Project description:The enteroendocrine cell is the cornerstone of gastrointestinal chemosensation. In the intestine and colon, this cell is stimulated by nutrients, tastants that elicit the perception of flavor, and bacterial by-products; and in response, the cell secretes hormones like cholecystokinin and peptide YY--both potent regulators of appetite. The development of transgenic mice with enteroendocrine cells expressing green fluorescent protein has allowed for the elucidation of the apical nutrient sensing mechanisms of the cell. However, the basal secretory aspects of the enteroendocrine cell remain largely unexplored, particularly because a complete account of the enteroendocrine cell ultrastructure does not exist. Today, the fine ultrastructure of a specific cell can be revealed in the third dimension thanks to the invention of serial block face scanning electron microscopy (SBEM). Here, we bridged confocal microscopy with SBEM to identify the enteroendocrine cell of the mouse and study its ultrastructure in the third dimension. The results demonstrated that 73.5% of the peptide-secreting vesicles in the enteroendocrine cell are contained within an axon-like basal process. We called this process a neuropod. This neuropod contains neurofilaments, which are typical structural proteins of axons. Surprisingly, the SBEM data also demonstrated that the enteroendocrine cell neuropod is escorted by enteric glia--the cells that nurture enteric neurons.
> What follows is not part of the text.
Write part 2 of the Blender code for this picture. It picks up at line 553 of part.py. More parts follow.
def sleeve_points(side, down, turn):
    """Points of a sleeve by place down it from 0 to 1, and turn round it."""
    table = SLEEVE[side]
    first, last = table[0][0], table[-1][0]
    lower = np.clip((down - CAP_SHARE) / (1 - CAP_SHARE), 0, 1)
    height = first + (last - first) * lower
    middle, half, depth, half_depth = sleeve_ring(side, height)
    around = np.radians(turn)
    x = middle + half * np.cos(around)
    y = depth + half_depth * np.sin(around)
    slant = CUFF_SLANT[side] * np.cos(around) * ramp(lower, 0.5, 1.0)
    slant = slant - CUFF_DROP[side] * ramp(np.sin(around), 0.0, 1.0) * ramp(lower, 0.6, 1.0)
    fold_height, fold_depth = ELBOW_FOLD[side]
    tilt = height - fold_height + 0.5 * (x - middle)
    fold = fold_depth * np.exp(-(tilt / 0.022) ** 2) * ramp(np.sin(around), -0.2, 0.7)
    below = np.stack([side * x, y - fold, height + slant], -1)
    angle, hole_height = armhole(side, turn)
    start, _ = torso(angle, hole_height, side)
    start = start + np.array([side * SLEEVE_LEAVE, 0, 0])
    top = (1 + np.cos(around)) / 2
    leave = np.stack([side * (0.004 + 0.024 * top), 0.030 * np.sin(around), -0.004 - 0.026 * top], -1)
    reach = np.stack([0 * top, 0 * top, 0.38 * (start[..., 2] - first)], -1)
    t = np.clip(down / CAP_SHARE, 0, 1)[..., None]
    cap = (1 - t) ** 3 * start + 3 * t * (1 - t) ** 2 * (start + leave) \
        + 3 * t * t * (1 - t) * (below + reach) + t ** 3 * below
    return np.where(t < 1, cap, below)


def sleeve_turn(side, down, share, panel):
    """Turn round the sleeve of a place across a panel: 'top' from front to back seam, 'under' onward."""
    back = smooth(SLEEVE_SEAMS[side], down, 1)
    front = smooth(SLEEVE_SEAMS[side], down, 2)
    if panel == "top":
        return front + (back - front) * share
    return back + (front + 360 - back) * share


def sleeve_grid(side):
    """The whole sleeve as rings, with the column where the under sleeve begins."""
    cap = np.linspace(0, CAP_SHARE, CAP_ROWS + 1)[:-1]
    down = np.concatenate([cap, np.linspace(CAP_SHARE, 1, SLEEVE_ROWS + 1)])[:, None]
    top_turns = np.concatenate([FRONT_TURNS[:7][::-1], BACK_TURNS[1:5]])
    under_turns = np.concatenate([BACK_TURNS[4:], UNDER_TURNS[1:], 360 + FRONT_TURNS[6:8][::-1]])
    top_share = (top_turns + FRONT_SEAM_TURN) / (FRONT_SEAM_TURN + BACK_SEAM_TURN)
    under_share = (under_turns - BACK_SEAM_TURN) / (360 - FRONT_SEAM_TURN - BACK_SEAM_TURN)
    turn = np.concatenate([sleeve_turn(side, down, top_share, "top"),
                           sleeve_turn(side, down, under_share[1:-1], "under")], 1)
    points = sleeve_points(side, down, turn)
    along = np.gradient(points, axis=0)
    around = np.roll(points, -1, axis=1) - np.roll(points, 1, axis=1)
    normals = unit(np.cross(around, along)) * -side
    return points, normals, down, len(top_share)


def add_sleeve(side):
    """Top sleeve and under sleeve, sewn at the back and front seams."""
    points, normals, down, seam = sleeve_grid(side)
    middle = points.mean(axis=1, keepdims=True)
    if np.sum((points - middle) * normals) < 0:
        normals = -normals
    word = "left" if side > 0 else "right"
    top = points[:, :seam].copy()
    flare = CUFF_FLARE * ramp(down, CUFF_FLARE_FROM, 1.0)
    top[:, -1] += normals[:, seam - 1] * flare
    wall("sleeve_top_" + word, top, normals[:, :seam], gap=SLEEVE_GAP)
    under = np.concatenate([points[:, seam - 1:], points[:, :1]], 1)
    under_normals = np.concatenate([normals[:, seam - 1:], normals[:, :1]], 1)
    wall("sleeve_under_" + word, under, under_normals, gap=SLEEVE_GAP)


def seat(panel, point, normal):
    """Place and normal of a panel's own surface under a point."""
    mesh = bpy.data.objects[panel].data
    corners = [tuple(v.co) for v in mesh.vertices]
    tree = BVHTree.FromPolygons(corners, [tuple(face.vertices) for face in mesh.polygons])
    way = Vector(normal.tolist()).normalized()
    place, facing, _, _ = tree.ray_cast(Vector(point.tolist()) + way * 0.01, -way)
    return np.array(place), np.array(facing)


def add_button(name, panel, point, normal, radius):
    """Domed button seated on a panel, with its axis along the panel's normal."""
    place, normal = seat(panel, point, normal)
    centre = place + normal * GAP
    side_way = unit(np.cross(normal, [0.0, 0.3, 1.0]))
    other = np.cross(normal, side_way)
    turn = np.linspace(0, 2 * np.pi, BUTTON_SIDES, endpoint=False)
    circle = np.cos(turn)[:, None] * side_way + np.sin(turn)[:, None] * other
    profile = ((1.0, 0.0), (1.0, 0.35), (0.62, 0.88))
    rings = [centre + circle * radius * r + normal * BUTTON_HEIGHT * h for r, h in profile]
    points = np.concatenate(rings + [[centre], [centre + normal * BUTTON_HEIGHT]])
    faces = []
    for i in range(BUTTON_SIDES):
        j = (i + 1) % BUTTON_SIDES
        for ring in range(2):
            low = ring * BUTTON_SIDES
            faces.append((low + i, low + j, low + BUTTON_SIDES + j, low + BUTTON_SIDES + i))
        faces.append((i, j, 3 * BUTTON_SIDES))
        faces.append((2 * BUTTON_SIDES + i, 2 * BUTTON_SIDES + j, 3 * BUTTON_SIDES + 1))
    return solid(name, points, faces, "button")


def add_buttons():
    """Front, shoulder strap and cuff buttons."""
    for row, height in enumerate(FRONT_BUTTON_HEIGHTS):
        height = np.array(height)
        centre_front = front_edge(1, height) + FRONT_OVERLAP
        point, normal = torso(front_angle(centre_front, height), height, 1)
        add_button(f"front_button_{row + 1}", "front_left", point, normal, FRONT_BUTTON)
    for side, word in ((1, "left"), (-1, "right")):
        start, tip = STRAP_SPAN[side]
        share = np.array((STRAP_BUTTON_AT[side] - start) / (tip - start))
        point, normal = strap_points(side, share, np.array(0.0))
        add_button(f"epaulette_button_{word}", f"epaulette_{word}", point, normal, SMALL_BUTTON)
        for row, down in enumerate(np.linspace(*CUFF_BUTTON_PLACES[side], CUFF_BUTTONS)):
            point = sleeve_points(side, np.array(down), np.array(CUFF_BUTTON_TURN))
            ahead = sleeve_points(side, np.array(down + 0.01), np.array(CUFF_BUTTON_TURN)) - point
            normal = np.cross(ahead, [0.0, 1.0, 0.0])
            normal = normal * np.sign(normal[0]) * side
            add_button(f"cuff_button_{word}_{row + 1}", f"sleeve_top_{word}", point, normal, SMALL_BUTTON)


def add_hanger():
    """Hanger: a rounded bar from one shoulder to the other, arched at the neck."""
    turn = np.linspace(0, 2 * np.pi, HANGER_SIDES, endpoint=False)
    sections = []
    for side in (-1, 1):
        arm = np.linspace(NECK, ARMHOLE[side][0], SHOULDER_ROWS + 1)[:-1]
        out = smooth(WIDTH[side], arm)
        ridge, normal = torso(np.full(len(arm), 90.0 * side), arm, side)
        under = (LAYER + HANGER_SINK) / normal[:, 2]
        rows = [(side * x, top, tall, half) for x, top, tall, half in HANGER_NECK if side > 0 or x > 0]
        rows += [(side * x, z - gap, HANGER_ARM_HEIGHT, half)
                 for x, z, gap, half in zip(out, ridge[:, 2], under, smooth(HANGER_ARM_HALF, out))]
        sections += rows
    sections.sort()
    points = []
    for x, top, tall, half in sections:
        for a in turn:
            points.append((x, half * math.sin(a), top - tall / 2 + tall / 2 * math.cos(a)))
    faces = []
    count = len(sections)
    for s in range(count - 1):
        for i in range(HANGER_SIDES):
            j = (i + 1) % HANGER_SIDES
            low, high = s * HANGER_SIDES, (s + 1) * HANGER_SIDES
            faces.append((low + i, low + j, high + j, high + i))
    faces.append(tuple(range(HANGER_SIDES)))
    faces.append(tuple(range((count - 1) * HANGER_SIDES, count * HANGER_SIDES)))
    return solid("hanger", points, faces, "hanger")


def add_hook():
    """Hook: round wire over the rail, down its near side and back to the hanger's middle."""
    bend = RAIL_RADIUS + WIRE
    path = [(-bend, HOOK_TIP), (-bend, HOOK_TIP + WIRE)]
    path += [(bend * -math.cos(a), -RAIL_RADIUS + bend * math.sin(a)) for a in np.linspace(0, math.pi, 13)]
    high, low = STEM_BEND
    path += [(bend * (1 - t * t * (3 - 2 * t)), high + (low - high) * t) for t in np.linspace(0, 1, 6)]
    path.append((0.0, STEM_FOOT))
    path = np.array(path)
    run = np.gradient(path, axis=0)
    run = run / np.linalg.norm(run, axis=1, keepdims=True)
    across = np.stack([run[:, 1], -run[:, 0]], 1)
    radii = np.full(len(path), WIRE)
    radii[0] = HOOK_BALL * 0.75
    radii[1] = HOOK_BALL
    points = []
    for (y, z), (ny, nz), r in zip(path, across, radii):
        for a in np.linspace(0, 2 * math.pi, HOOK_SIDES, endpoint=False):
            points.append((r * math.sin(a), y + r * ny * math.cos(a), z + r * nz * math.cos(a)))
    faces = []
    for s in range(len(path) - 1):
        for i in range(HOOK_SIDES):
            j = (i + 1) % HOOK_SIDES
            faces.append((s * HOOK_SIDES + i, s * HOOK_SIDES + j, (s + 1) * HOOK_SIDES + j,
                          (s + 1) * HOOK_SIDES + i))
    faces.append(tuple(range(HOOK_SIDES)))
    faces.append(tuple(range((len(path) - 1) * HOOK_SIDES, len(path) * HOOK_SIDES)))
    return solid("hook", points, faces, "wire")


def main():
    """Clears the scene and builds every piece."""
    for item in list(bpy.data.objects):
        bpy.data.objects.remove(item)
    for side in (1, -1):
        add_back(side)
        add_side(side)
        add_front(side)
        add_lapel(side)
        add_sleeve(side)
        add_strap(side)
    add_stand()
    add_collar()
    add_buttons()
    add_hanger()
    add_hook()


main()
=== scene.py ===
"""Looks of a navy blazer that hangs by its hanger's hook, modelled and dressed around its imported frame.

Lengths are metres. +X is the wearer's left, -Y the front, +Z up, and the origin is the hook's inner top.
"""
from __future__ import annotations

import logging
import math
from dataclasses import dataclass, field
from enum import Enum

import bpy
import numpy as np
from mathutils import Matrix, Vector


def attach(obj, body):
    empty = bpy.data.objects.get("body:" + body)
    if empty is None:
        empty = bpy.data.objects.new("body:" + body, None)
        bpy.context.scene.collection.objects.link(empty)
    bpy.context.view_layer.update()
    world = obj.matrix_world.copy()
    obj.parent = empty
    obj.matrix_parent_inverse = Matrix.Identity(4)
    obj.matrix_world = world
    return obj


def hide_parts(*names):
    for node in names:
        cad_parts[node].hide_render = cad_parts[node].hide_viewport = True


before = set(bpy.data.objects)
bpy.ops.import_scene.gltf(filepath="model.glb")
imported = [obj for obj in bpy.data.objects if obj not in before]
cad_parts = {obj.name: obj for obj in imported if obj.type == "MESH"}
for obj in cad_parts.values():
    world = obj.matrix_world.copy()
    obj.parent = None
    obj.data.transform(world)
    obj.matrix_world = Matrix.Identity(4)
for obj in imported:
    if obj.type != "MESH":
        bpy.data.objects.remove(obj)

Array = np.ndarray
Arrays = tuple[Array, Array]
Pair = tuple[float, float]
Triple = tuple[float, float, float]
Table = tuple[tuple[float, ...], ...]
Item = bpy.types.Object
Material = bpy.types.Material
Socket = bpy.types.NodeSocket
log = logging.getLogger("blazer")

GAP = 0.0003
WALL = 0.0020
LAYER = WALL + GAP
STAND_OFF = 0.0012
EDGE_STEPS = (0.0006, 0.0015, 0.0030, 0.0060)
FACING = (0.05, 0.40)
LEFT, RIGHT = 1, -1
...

We extended these structural findings into an in vitro intestinal organoid system, in which the addition of glial derived neurotrophic factors enhanced the development of neuropods in enteroendocrine cells. These findings open a new avenue of exploration in gastrointestinal chemosensation by unveiling an unforeseen physical relationship between enteric glia and enteroendocrine cells.